A degraded land is not only less fertile, in terms of its ability to support crop production, it also has a diminished capacity to capture CO2 out of the atmosphere. Land degradation produces almost a quarter of the world's greenhouse gas (GHG) emissions, according to the United Nations Intergovernmental Panel on Climate Change (IPCC).

It has now become quite clear that the world is in a delicate situation. Human subsistence is inextricably linked to nature as mankind heavily relies on nature to be fed and provided water. But in an ironic twist of fate, this reliance on natural resources has precipitated a dangerous threat to human existence.  

“The food system is both a leading cause and a casualty of climate change," said Joao Campari, Global Food Practice Leader at World Wildlife Fund (WWF). Much of the raging Amazonian fires has been attributed to the activities of loggers and ranchers who set fires to parts of the forest to clear land for cattle rearing. Brazil dominates the world's beef market, accounting for nearly 20% of total global exports, according the United States Department of Agriculture (USDA).

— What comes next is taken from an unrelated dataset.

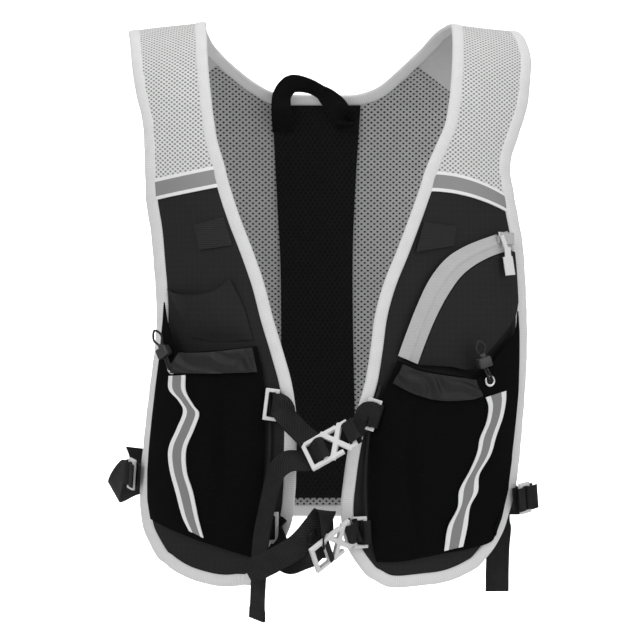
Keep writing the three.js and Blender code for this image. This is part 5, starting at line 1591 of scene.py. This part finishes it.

Putting into some perspective the implications of the insidious activities of Brazilian beef producers, livestock production accounts for 14.5% of total global GHG emissions. Beef alone is responsible for 41% of livestock GHGes. This includes the land that is degraded for cattle rearing as well as the GHG – methane – emitted by cows. And when we consider that the negative effect of methane on the climate is 23 times higher than CO2, we realise that cattle rearing is causing more global warming than the combined CO2 emissions of the world's transportation systems.

In a widely-discussed report released last month by the IPCC, the UN body for assessing the science related to climate change stressed the need to stop further degradation of land if we must preserve global food supply. "The way we produce food and what we eat contributes to the loss of natural ecosystems and declining biodiversity," said Valérie Masson-Delmotte, co-chair of the IPCC.

What is clear from the report is that our patterns of food production and consumption are ecologically unsustainable. The UN Agriculture Organization (FAO) estimates that the annual amount of global meat production will increase from the current 300 million tonnes per year to 455 million tonnes in the next 30 years. The IPCC report, therefore, calls for reduction in over-consumption.   

As land degradation drives climate change, the devastating effects of climate change further aggravates land degradation. Various parts of Africa are already in the grip of this climate change vicious circle, which is worsening poverty, malnutrition, hunger and conflicts. In 2017, the UN declared that close to 12 million people across Somalia, Ethiopia and Kenya were in need of food assistance. This was the fallout of a drought crisis in the region.

Last month, the World Food Programme (WFP) reported that over two million people in Zimbabwe are facing starvation following a severe drought. Zimbabwe, Mozambique and Malawi have not recovered from the effect of tropical cyclone Idai, one of the worst tropical cyclones to affect Africa, which ripped through their shores in March 2019.

In Nigeria, the Director-General of the Nigerian Conservation Foundation (NCF), Muhtari Aminu-Kano, said last year that the country loses about half-kilometre of its land mass to desertification annually. A major factor in the conflicts between nomadic Fulani pastoralists and crop farmers in Nigeria is climate change-induced desertification.

Last October, a different IPCC report, authored by the world’s leading climate scientists from 40 countries, showed that the risks of droughts, floods, extreme heat and poverty would worsen if global average temperatures were to exceed 1.5 degrees Celsius (°C) or 2.7 degrees Fahrenheit (°F) by the end of this century. (Current global mean temperature is about 1.2°C above pre-industrial levels.) The report warned that an increase to 2°C should be avoided to forestall some of the worst-case-scenarios of global warming.

The UN's warning that “climate change is the defining issue of our time" is a wake-up call to leaders to confront global warming with a fierce urgency. A key part of the actions that need to be taken is climate change awareness and education.

A recent report by Afrobarometer, a pan-African research institution, shows an astonishing level of climate change illiteracy in Africa. Only about three in 10 Africans are fully “climate change literate.” The report describes a climate literate as someone who has heard of climate change; associates it with the negative changes in weather patterns; and knows that human activity is a major cause.

Only 20% of Nigerians fulfilled these three requirements of climate change literacy, compared to 30% of Kenyans and 46% of Ugandans. Of the 33 countries surveyed, only in Mauritius was a majority of the people (57%) climate change literate.

As the UN Climate Action Summit gets underway in New York on September 23rd, it must be on the agenda of African and world leaders to put structures in place to increase climate change awareness among the African population, and galvanise effective response mechanisms to this global emergency of our time.